When I heard Minns’s comments, my first instinct was to send a video letter reading out the First Amendment at half speed, or slower, in Old School Will-Ferrell-with-tranquilizer-dart-in-neck voice maybe. Then I realized it’s insulting to have to argue at all that a nation of immigrants is pluralistic. It’s like having to prove there are sheep in New Zealand. Unfortunately, civil liberties have been defamed to the point where ideas like freedom=racism are orthodoxy across most of the West.

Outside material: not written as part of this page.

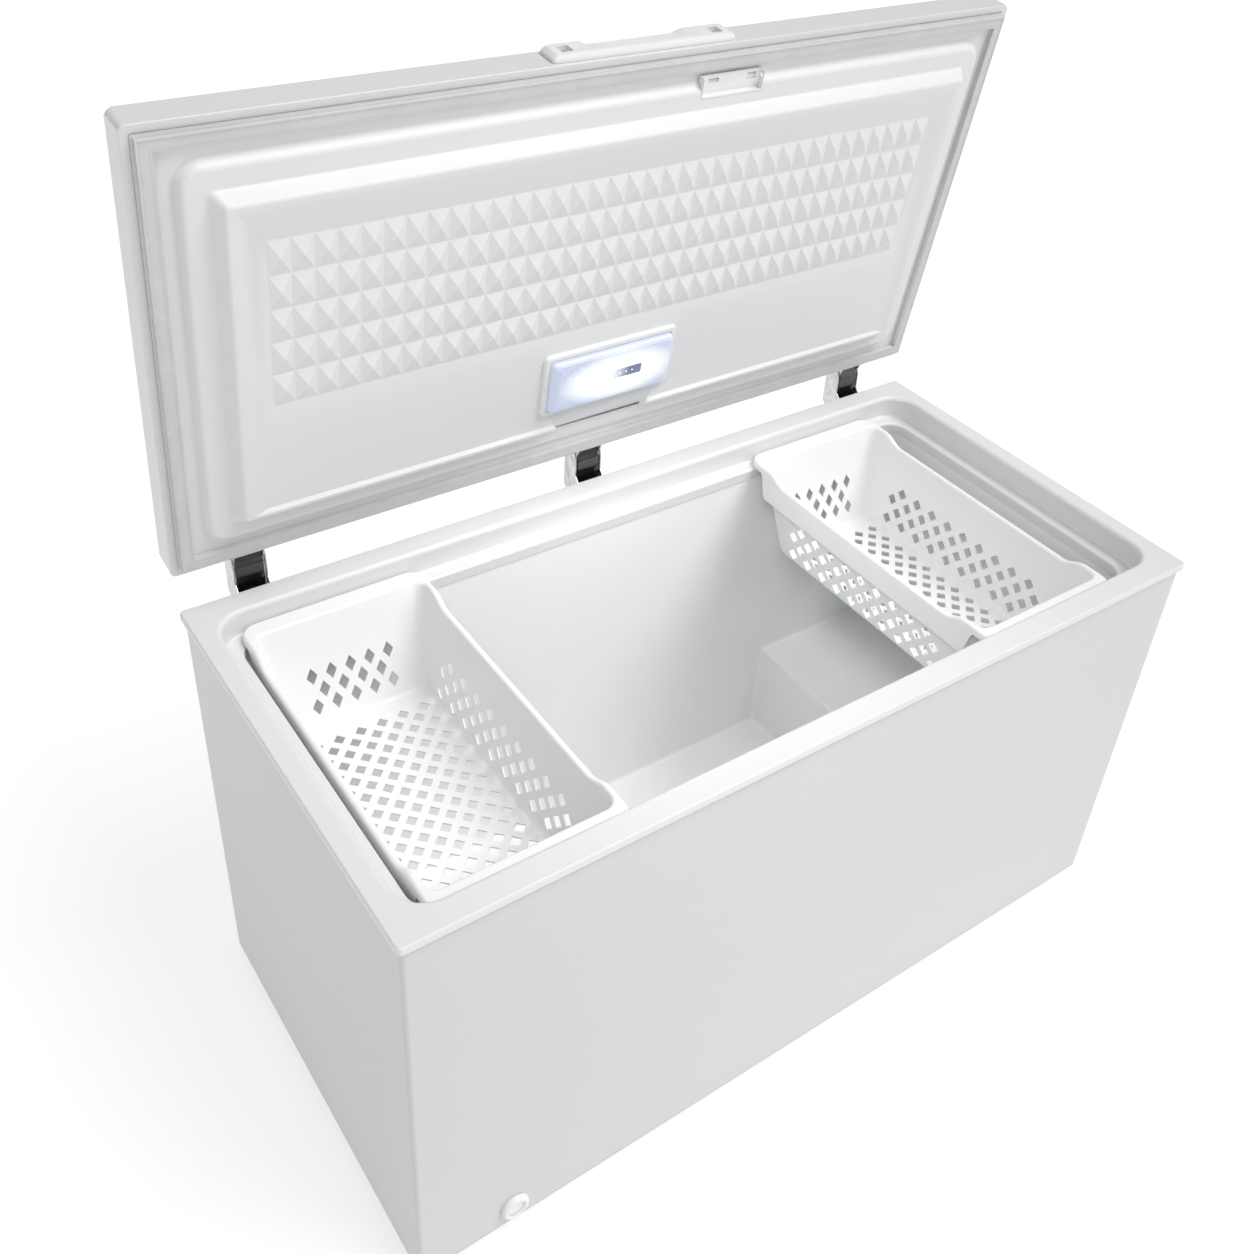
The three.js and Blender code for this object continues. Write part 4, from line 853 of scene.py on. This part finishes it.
def makeBasket(node, style):
    low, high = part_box(node)
    midX, midY = (low.x + high.x) / 2, (low.y + high.y) / 2
    halfX, halfY = (high.x - low.x) / 2, (high.y - low.y) / 2          # over the band and the end rims
    bodyX, bodyY = halfX - style["bandOut"], halfY - style["rimEnd"]
    tall = high.z - low.z - style["under"]

    def ring(x, y, z, radius):
        return -x, x, -y, y, z, radius, 6

    bm = bmesh.new()
    loops = loft(bm, [ring(bodyX - style["taperSide"], bodyY - style["taperEnd"], 0, 18 * mm),
                      ring(bodyX, bodyY, tall, style["corner"]),
                      ring(halfX, halfY, tall, style["corner"] + 4 * mm),
                      ring(halfX, halfY, tall - style["rimDrop"], style["corner"] + 4 * mm)], capStart=True)
    soften(bm, loops[0], style["floorRound"], 4)
    soften(bm, lineEdges(loops[1]) + lineEdges(loops[2]), style["rimRound"], 4)
    # cuts across the long walls, so that the rim can dip and the band can drop
    for y in [*range(190, 239, 6), *range(242, 259, 4)]:
        for way in (-1, 1):
            bmesh.ops.bisect_plane(bm, geom=bm.verts[:] + bm.edges[:] + bm.faces[:], plane_co=(0, way * y * mm, 0),
                                   plane_no=(0, 1, 0))
    for z in (tall - style["dipDepth"], tall - style["dipDepth"] / 2):
        inner = [f for f in bm.faces if all(abs(v.co.x) <= bodyX + 1e-5 and abs(v.co.y) <= bodyY + 1e-5 for v in f.verts)]
        parts = inner + list({e for f in inner for e in f.edges}) + list({v for f in inner for v in f.verts})
        bmesh.ops.bisect_plane(bm, geom=parts, plane_co=(0, 0, z), plane_no=(0, 0, 1))
    bandStart, bandStop = style["bandEnd"]
    for v in bm.verts:
        y = abs(v.co.y)
        outer = abs(v.co.x) > bodyX + style["bandOut"] - 0.02 * mm or y > halfY - 0.02 * mm
        if v.co.z < tall - style["rimDrop"] + 0.1 * mm and outer:
            full = 1 - smooth((y - bandStart) / (bandStop - bandStart))
            v.co.z = tall - style["rimDrop"] - (style["band"] - style["rimDrop"]) * full
            continue
        lift = smooth((v.co.z - (tall - style["dipDepth"])) / style["dipDepth"])
        v.co.z -= style["dip"] * lift * (1 - smooth((y - style["dipFlat"]) / (style["dipEnd"] - style["dipFlat"])))
    settle(bm, (0, 0, -1))

    holes = bmesh.new()
    share = style["hole"]
    endLean = math.atan2(style["taperEnd"], tall)
    sideLean = math.atan2(style["taperSide"], tall)
    for way in (-1, 1):
        for row in range(style["endRows"]):
            up = tall * style["endStart"] + row * style["endRow"]
            out = bodyY - style["taperEnd"] * (1 - up / tall)
            count = 5 if row % 2 == 0 else 4
            for i in range(count):
                x = (i - (count - 1) / 2) * style["endPitch"]
                diamond(holes, style["endPitch"] * share, style["endRow"] * 2 * share, 26 * mm,
                        Matrix.Translation((x, way * out, up)) @ Matrix.Rotation(way * (math.pi / 2 - endLean), 4, "X"))
        for row in range(style["sideRows"]):
            up = tall * style["sideStart"] + row * style["sideRow"]
            out = bodyX - style["taperSide"] * (1 - up / tall)
            count = 10 if row % 2 == 0 else 9
            for i in range(count):
                y = (i - (count - 1) / 2) * style["sidePitch"]
                turn = Matrix.Rotation(math.pi / 2, 4, "Z") @ Matrix.Rotation(math.pi / 2 + sideLean * way, 4, "X")
                diamond(holes, style["sidePitch"] * share, style["sideRow"] * 2 * share, 8 * mm,
                        Matrix.Translation((way * (out - 1 * mm), y, up)) @ turn)
    half = style["floorRows"] // 2
    for row in range(-half, half + 1):
        count = 6 if row % 2 == 0 else 5
        for i in range(count):
            diamond(holes, style["floorPitch"] * share, style["floorRow"] * 2 * share, 20 * mm,
                    Matrix.Translation(((i - (count - 1) / 2) * style["floorPitch"], row * style["floorRow"], 0)))
    bmesh.ops.recalc_face_normals(holes, faces=holes.faces)
    bm = carve(bm, holes, style["wall"], node)
    place = Matrix.Translation((midX, midY, low.z))
    makePiece(node + "_moulded", bm, basketPlastic, node, (node,), place, edge=0.45 * mm, segments=2, angle=48)


makeBasket("basket_left", basketStyle)
makeBasket("basket_right", basketStyle)
print("baskets done")


# everything else keeps its CAD shape, with broken edges and its own finish

otherPieces = dict(
    outer_wrap=(paint, 0), rear_panel=(zinc, 0), base_pan=(panBlack, 0.3), cabinet_foam=(foamYellow, 0),
    evaporator_coil=(zinc, 0), condenser_coil=(copper, 0), compressor_plate=(zinc, 0.4), compressor=(panBlack, 0),
    start_relay=(panBlack, 0.6), filter_dryer=(copper, 0), side_grille=(trimPlastic, 0.5),
    power_light=(trimPlastic, 0.3), thermostat=(zinc, 0.4), thermostat_knob=(trimPlastic, 0.4),
    cord_gland=(blackRubber, 0.4), drain_tube=(trimPlastic, 0), drain_cap=(trimPlastic, 0),
    drain_plug=(trimPlastic, 0.3), lid_foam=(foamYellow, 0), handle_screw_left=(zinc, 0.2),
    handle_screw_right=(zinc, 0.2), latch_pocket=(trimPlastic, 0.4), led_board=(board, 0), tilt_switch=(zinc, 0.3))
for node, (material, edge) in otherPieces.items():          # finish, and edge radius in millimetres
    refined(node, material, edge * mm)
for corner in ("front_left", "front_right", "rear_left", "rear_right"):
    refined("foot_" + corner, blackRubber, 0.6 * mm)
for corner in ("front_left", "front_right", "rear_left", "rear_right"):
    refined("grommet_" + corner, blackRubber)
print("remaining pieces done")


# floor, light and camera

floorMesh = bmesh.new()
bmesh.ops.create_grid(floorMesh, x_segments=1, y_segments=1, size=40.0)
floor = looseObject(floorMesh, "floor")
f = Finish("pale_floor", {"Emission Color": (1, 1, 1, 1), "Emission Strength": 0.74})
haze = f.noise(0.6, 2.0)
floor.data.materials.append(f.set({"Base Color": f.blend(haze, grey(0.34), grey(0.36)), "Roughness": 0.8 + 0.1 * haze}))

world = bpy.data.worlds.new("studio")
bpy.context.scene.world = world
world.use_nodes = True
world.node_tree.nodes["Background"].inputs["Color"].default_value = (1, 1, 1, 1)
world.node_tree.nodes["Background"].inputs["Strength"].default_value = 0.42


def makeLight(name, kind, place, target, power, **settings):
    light = bpy.data.lights.new(name, kind)
    light.energy = power
    for key, value in settings.items():
        setattr(light, key, value)
    made = bpy.data.objects.new(name, light)
    made.location = place
    made.rotation_euler = (Vector(target) - Vector(place)).to_track_quat("-Z", "Y").to_euler()
    bpy.context.scene.collection.objects.link(made)
    return made


makeLight("key_light", "SUN", (2.0, -2.2, 4.4), (0, 0, 0), 2.1, angle=0.6)
makeLight("inside_light", "SPOT", (-0.95, -1.15, 2.25), (0.15, 0.02, 0.62), 52, spot_size=math.radians(46), spot_blend=1.0,
          shadow_soft_size=0.4)
lampLow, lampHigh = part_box("lamp_lens")
beforeLamp = ((lampLow.x + lampHigh.x) / 2, lampLow.y - 0.2, (lampLow.z + lampHigh.z) / 2)
glow = makeLight("lamp_glow", "AREA", beforeLamp, (0, -0.12, 0.3), 0.8, shape="RECTANGLE", size=0.2, size_y=0.08,
                 color=(0.96, 0.98, 1.0))
glow.parent = frame["bodies"]["lid"]
glow.visible_camera = False

scene = bpy.context.scene
scene.view_settings.view_transform = "Standard"
scene.view_settings.look = "None"

cameraStyle = dict(place=(-1.086344, -1.258823, 1.999234), ahead=(0.51300, 0.64426, -0.56724), above=(0.28403, 0.49620, 0.82044),
                   lens=39.11, shift=(-0.0337, -0.0913))
camera = bpy.data.objects.new("camera", bpy.data.cameras.new("camera"))
camera.data.sensor_width, camera.data.lens = 36.0, cameraStyle["lens"]
camera.data.shift_x, camera.data.shift_y = cameraStyle["shift"]
back = -Vector(cameraStyle["ahead"]).normalized()
right = Vector(cameraStyle["above"]).cross(back).normalized()
camera.matrix_world = Matrix.Translation(cameraStyle["place"]) @ Matrix((right, back.cross(right), back)).transposed().to_4x4()
scene.collection.objects.link(camera)
scene.camera = camera

print("scene ready")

The First Amendment exists to protect the minority from the majority. Our problem in America hasn’t been too much freedom but failure to properly extend the franchise. That’s why Martin Luther King said, “All we say to America is, ‘Be true to what you said on paper.’” Without freedom to be different, you can’t have “multiculturalism,” which is why civil rights leaders like King revered these laws. But Minns when he talks about a “fragile multicultural community” obviously doesn’t mean real pluralism. He means a platitudinous neoliberal vision of “social cohesion,” forced conformity, earth as mandatory Benetton ad. It’s more Orwell: monoculture=diversity.

Minns reportedly wasn’t terrible on Covid-19, but it was during the pandemic that the Australia Americans loved to imagine as a wild critter-infested home of free spirits like Steve Irwin and Paul “Crocodile Dundee” Hogan turned into bureaucratic hell. Authorities imposed severe lockdowns with absurd rules (you could go outside two hours a day for exercise!) as well as lunatic movement restrictions that included bans on foreign travel (leaving “tens of thousands” stranded overseas) and a rigid regime of hotel quarantines that fed inmates three times a day with “just enough food to sustain an adult.” This parody of safetyism was rightly mocked by American conservatives, who tossed mental images of Mad Max and reimagined Australia as a giant Haverford College with snakes.

What happened in Australia is what’s happened in most of the developed world. The American definition of freedom is being phased out. Instead of freedom to, we get freedom from: freedom from harm, which trumps freedom to speak, freedom from disease trumps freedom of movement, freedom from want trumps the pursuit of happiness. To wit: “Real liberty can exist only where… there is no oppression of some by others.” (I won’t bore you with the author, but I was in school in Leningrad when I learned it.) In Australia this was expressed by learning to love restrictions and despise the American idea of freedom as “do whatever you want; put yourself first.” In America it came out as hatred for the unvaccinated, as in the case of Jimmy Kimmel’s “Antivax Barbie” or the current Fool House Rock of the New York Times.

The ending no one wants to hear is that the laws Minns and Albanese stumped for are conceptually similar to our own proposed Antisemitism Awareness Act, this year’s Executive Order by Donald Trump, “Additional Measures to Combat Anti-Semitism,” and the recent invocation of the Alien Enemies Act. These are 100% in the safetyism/harm/freedom from tradition and have a lot of the qualities people hate about woke speech codes. The big difference is the Trump measures are aimed at foreigners, but it’s a thin distinction, as they absolutely affect Americans: what school officials choose to teach, how they enforce Title VI (especially since the Trump definition of “antisemitism” encompasses legal speech), what incidents they report, etc. It’s also not exactly comforting that we’re only using part of the Alien and Sedition Acts.

As I wrote this week I’m not terribly sympathetic to schools like Columbia that lose federal funding, but I do care what life on American campuses is like. If foreigners are coming here and not going to marches or raising their hands in classroom discussions because they’re afraid of being deported, and (worse) going home and telling people that’s what America is like, that’s embarrassing. Israel/Palestine gives me a headache, so I’m not going to go on about it, but I don’t get it. Trump should stand for freedom, openness, and not giving a fuck. Why do anything that makes it hard to laugh at a grasping wankocrat like Minns?